The standard Gaudi 3 features 96 MB of onboard SRAM cache with 12.8 TB/s bandwidth and 128 GB of HBM2e memory with 3.7 TB/s peak bandwidth. According to Intel, the chip offers twice the FP8 and four times the BF16 processing power, as well as twice the network bandwidth and 1.5 times the memory bandwidth of its predecessor. The 5 nm AI accelerator is also said to be significantly cheaper than the H100. However, Nvidia already has a new offering with the Blackwell architecture.

Intel plans open platform for AI

Gaudi 3 will allow companies to flexibly scale AI systems with up to tens of thousands of accelerators - from single nodes to mega clusters.

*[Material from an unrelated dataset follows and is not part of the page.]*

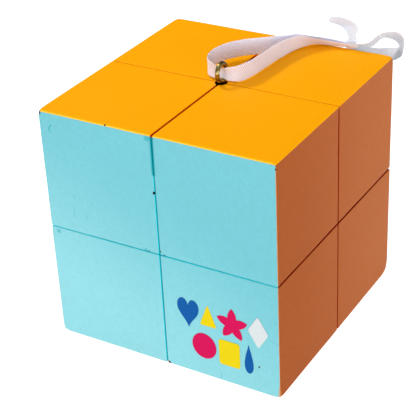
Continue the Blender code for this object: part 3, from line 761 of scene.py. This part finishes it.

Intel is relying on open, community-based software and standardized Ethernet networking. Gaudi 3 will be available to OEMs including Dell, HPE, Lenovo, and Supermicro beginning in Q2 2024. New customers and partners for the Intel Gaudi Accelerator including Airtel, Bosch, IBM, NAVER, and SAP were also introduced.

Intel also plans to create an open platform for enterprise AI with partners including SAP, RedHat, and VMware. The goal is to accelerate the adoption of secure GenAI systems based on the RAG (Retrieval-Augmented Generation) approach. This allows proprietary data sources to be combined with open-source language models.